Chairman Bernanke took to Capitol Hill today to discuss the economic and monetary policy outlook for the country. His remarks were, typically, fairly unremarkable. Some observers had expected him to signal a change from what had recently been discussed in the FOMC minutes - the unusual quiet among Fed speakers led to speculation that they were avoiding cluttering the message. Presumably, the change they expected was towards a softer policy, edging more towards a second round of quantitative easing. At least, the response of equities to a fairly dull testimony - they dove - seems to suggest that investors wanted more.
The only real nugget in his prepared statement was that the Chairman referred to the "unusually uncertain" economic outlook. These days, one might argue, "unusually uncertain" is pretty normal. The implication for monetary policy is that extra caution is warranted, because the Committee can be less sure of the effects of their actions.
That is mostly an illusion, though. The Federal Reserve Board suffers, as d0 most individuals and all committees, from the behavioral bias of overconfidence. Given the historical difference between the Fed's forecasts and the actual outcomes, over many many decades, the Fed should treat the outlook as extremely uncertain. The implication of that observation, however, is simple: the Fed should almost never do anything.
Policymakers fool themselves into thinking that they need to do something, and so they do something, and they very often muck it up in the process. As I argued in my book (have I mentioned recently that I am offering an on-line bargain here?), the FOMC should manage policy to minimize mistakes rather than maximize good outcomes. They are short "policy options" in which doing the right thing offers a little upside but doing the wrong thing promises a huge downside. It is great news for those of us who will bear the costs of their actions that right now they actually know that things are uncertain, and are hesitant to do anything. It's kind of like "monetary policymaker gridlock."

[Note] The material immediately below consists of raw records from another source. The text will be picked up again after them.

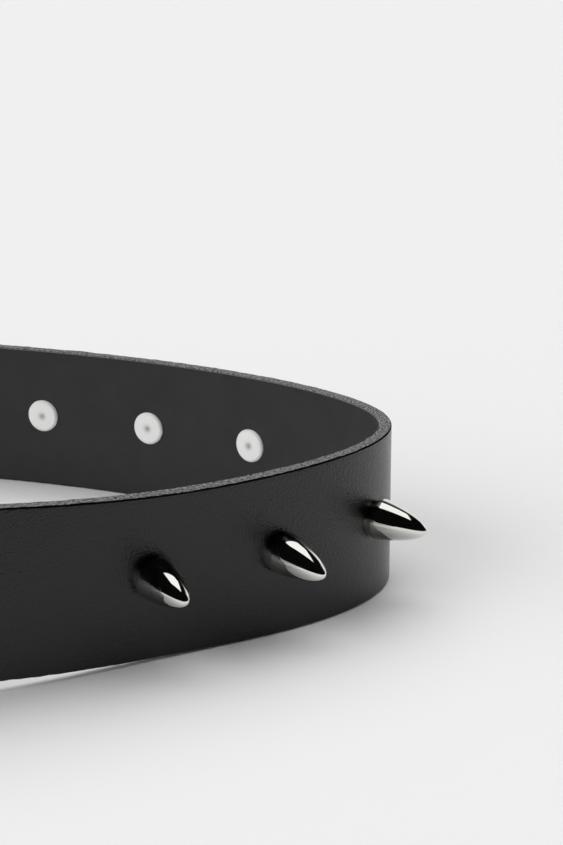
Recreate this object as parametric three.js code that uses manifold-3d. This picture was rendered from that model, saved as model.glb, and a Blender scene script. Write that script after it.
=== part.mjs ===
// A studded leather belt, fastened to a closed loop that stands on its lower edge.
// Millimetres, +Z up, +X along the longer way of the loop. The buckle is on the -Y side.
//
// Every place on the belt is given by three numbers: s runs along the outer face from the
// right-hand end of the loop (positive over the +Y side), n stands outward from that face,
// and z goes up from the strap's lower edge.

import * as THREE from 'three';
import { mergeVertices } from 'three/addons/utils/BufferGeometryUtils.js';
import Module from 'manifold-3d';

const wasm = await Module();
wasm.setup();

// Strap
const STRAP_WIDTH = 38;
const STRAP_THICKNESS = 3;
const LOOP_LENGTH = 930; // once round the outer face of the fastened loop
const END_RADIUS = 31; // tightest bend, at the two ends of the loop
const END_SPREAD = 21; // how far from an end the bend has fallen to half
const TIP_LENGTH = 125; // from the prong hole in use to the point of the strap
const TIP_TAPER = 26; // length of the pointed end
const TIP_NARROWING = 0.88; // share of the width that is gone at the point
const TIP_CURVE = 1.9; // how late the taper turns in
const FOLD_LENGTH = 46; // leather turned back inside the buckle
const LIFT_RUN = 155; // length of strap that sags from the buckle down to the surface
const LIFT_EASE = 1.6; // 1 sags evenly, more runs out flat for longer

// Studs
const STUD_PITCH = 33;
const STUDS_IN_GROUP = 3;
const GROUP_PITCH = 142.5;
const FIRST_GROUP = -50.2; // centre of the first group, from the right-hand end
const BARE_LENGTH = 360; // between the centres of the two groups beside the buckle
const LAST_GROUP_SLACK = 0.2; // how much of a pitch the last group may come nearer the buckle
const STUD_RISE = 0.5; // how far the row of studs stands above the strap's middle
const SPIKE_DIAMETER = 9.8;
const SPIKE_LENGTH = 13.5;
const SPIKE_TAPER = 1.2; // 1 narrows from the collar on, more keeps the body full for longer
const SPIKE_NOSE = 0.52; // 1 is a sharp point, 0.5 a round nose
const COLLAR_DIAMETER = 9;
const COLLAR_HEIGHT = 0.8;
const RIVET_HEAD_DIAMETER = 8.8;
const RIVET_HEAD_HEIGHT = 0.7;
const POST_DIAMETER = 3;
const POST_GRIP = 5; // how far the post reaches out past the strap's face

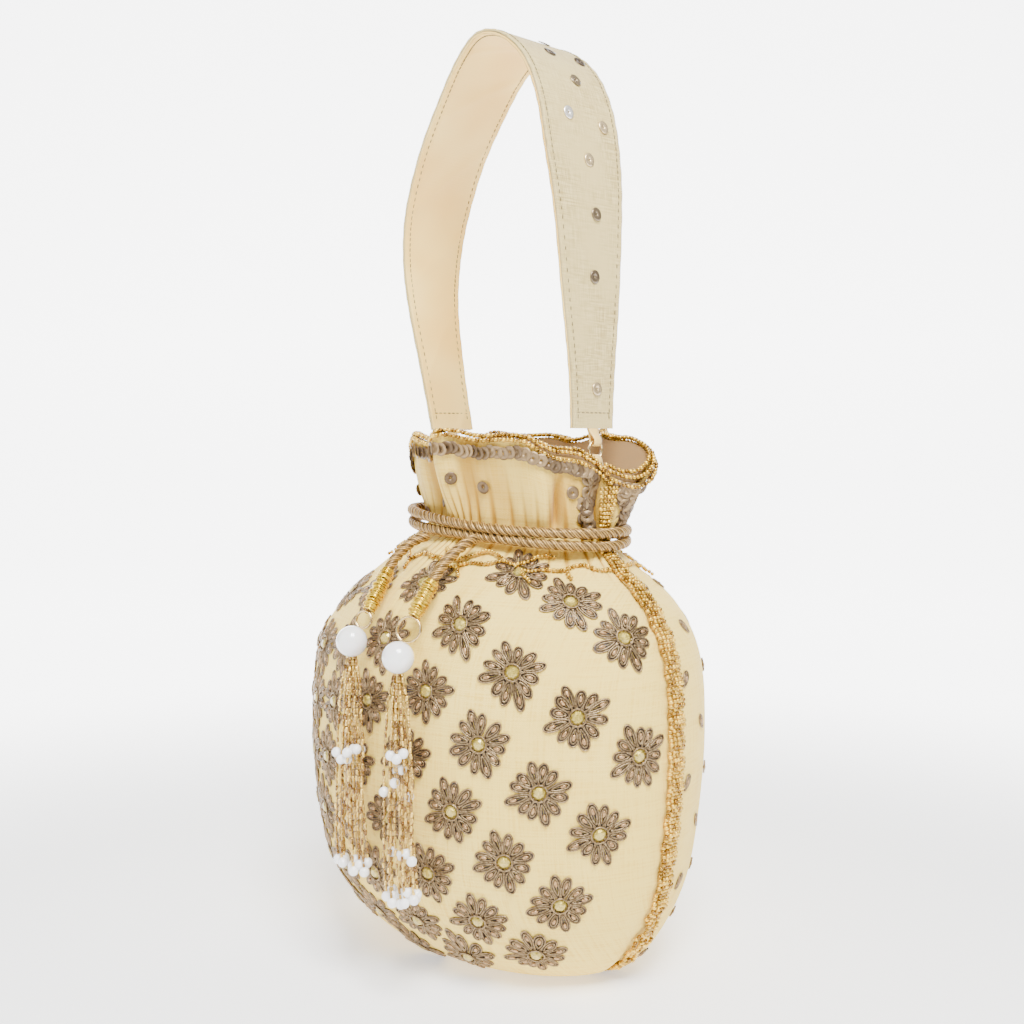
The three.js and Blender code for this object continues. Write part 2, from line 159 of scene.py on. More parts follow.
class Value:
    """A socket of a material. Arithmetic on it adds Math nodes, and node() adds any other node."""

    def __init__(self, socket):
        self.socket = socket
        self.tree = socket.id_data

    def node(self, kind, sockets, output=0, **settings):
        """A new node of a kind: its settings, then a value or a link for each of its sockets."""
        made = self.tree.nodes.new(kind)
        for key, setting in settings.items():
            setattr(made, key, setting)
        for key, value in sockets.items():
            if isinstance(value, Value):
                self.tree.links.new(value.socket, made.inputs[key])
            else:
                made.inputs[key].default_value = value
        return Value(made.outputs[output])

    def math(self, operation, *others):
        """A Math node on these values."""
        return self.node("ShaderNodeMath", dict(enumerate(others)), operation=operation)

    def __add__(self, other):
        return self.math("ADD", self, other)

    def __radd__(self, other):
        return self.math("ADD", other, self)

    def __sub__(self, other):
        return self.math("SUBTRACT", self, other)

    def __rsub__(self, other):
        return self.math("SUBTRACT", other, self)

    def __mul__(self, other):
        return self.math("MULTIPLY", self, other)

    def __rmul__(self, other):
        return self.math("MULTIPLY", other, self)

    def sine(self):
        return self.math("SINE", self)

    def part(self, name):
        """X, Y or Z of a vector."""
        return self.node("ShaderNodeSeparateXYZ", {0: self}, output="XYZ".index(name))

    def stretched(self, x, y, z):
        """A vector with each of its parts multiplied."""
        return self.node("ShaderNodeVectorMath", {0: self, 1: (x, y, z)}, operation="MULTIPLY")

    def noise(self, scale, detail=2.0, roughness=0.5):
        """Smooth noise of 0 to 1 at this place."""
        return self.node("ShaderNodeTexNoise", {
            "Vector": self, "Scale": scale, "Detail": detail, "Roughness": roughness})

    def between(self, low, high):
        """0 where it is at or below low, 1 where it is at or above high, and smooth between."""
        return self.node("ShaderNodeMapRange", {"Value": self, "From Min": low, "From Max": high},
                         interpolation_type="SMOOTHSTEP")

    def blend(self, none, full):
        """The colour none where it is 0, and the colour full where it is 1."""
        colours = [c if isinstance(c, Value) else (*c, 1) for c in (none, full)]
        return self.node("ShaderNodeMix", {0: self, 6: colours[0], 7: colours[1]}, output=2,
                         data_type="RGBA")


def new_finish(name, **constants):
    """A material, the object's coordinates and the cloth's own coordinates in it, and a function
    that links what varies over the surface to the sockets of its shader."""
    material = bpy.data.materials.new(name)
    material.use_nodes = True
    tree = material.node_tree
    shader = tree.nodes["Principled BSDF"]
    for key, value in constants.items():
        shader.inputs[key.replace("_", " ")].default_value = value
    coordinates = tree.nodes.new("ShaderNodeTexCoord")

    def paint(bump=None, depth=0.1, **sockets):
        """Links values to sockets by name; bump is a height whose whole range is depth deep."""
        if bump is not None:
            sockets["Normal"] = bump.node("ShaderNodeBump", {
                "Height": bump, "Strength": 1.0, "Distance": depth * MM})
        for key, value in sockets.items():
            tree.links.new(value.socket, shader.inputs[key.replace("_", " ")])

    return material, Value(coordinates.outputs["Object"]), Value(coordinates.outputs["UV"]), paint


def attribute(value, name):
    """A number stored on the points of the mesh."""
    return value.node("ShaderNodeAttribute", {}, output=2, attribute_name=name)


def rope_finish():
    """Taupe and gold metallic thread. The threads lie in each ply against the twist of the rope. Its
    colour holds painted shade: near black between the threads, and darker still in the valleys
    between the plies.
    """
    material, place, cloth, paint = new_finish("metallic_rope", Roughness=0.42, Metallic=0.45)
    along, round_it = cloth.part("X"), cloth.part("Y")
    thread = (round_it * (2 * math.pi * 9) - along * (2 * math.pi / 1.15)).sine() * 0.5 + 0.5
    speck = place.noise(1400, 3)
    valley = attribute(place, "valley")
    # painted light and shade: the threads' ridges light, the grooves between them near black
    lit = thread * 0.65 + speck * 0.5
    colour = lit.between(0.1, 0.95).blend((0.09, 0.042, 0.008), (0.55, 0.33, 0.09))
    # painted shade: the colour goes near black in the valleys between the plies
    paint(bump=thread * 0.7 + speck * 0.3, depth=0.22,
          Base_Color=valley.between(0.35, 1.0).blend(colour, (0.05, 0.028, 0.01)))
    return material


metallic_rope = rope_finish()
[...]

It may not be quite as good news for investors in stocks, who are dependent on a further steroidal lift to the market. Recent earnings have been weak in some unusual places, such as at Goldman Sachs: that firm managed to miss earnings forecasts by 60%, which is pretty hard to do since all of the Wall Street analysts tend to give each other easy hurdles to beat, on an 82% decline in profits. There have been a few other banks that have had weak earnings. This shouldn't be surprising: lower leverage, lower turnover, and lower margins adds up to lower return on equity. I guess it is surprising that it is happening so soon - the banks who are hitting their numbers are the ones that are drawing down their reserves, which is also known as "cheating."
Monetary policy makers are right to be concerned about the uncertain outlook. A whole lot of that outlook depends on whether fiscal policy gets tight soon, or whether it stays loose and gets even tighter later. It appears Congress is going to extend unemployment benefits, but it has been a challenge to get that bill through. Goldman is calling it "The End of the Road for Fiscal Stimulus" in a recent research piece. Their economics team is assuming that virtually no other major stimulus, other than the extension of the Bush tax cuts for households with incomes below $250,000, will be passed. This includes their assumption that capital gains and dividend rates will go up to prior levels. They estimate that the result of these fiscal tightenings will be a drag on GDP (also known as "payback for pulling demand forward to make the recession appear to go away") of 0.50% in Q3 and 1.25%-2.5% for each of the next five quarters - that is, for all of 2011.
I, like many others I am sure, was spooked out of being short yesterday. A short feels better today and with Existing Home Sales (Consensus: 5.1mm from 5.66mm) tomorrow it is likely to feel even better (Initial Claims, consensus 445k from 429k, will continue to be polluted by the GM non-shutdown and so not worth much attention). I don't like the entry point, but when stocks start to move lower the market may well not offer a good entry point.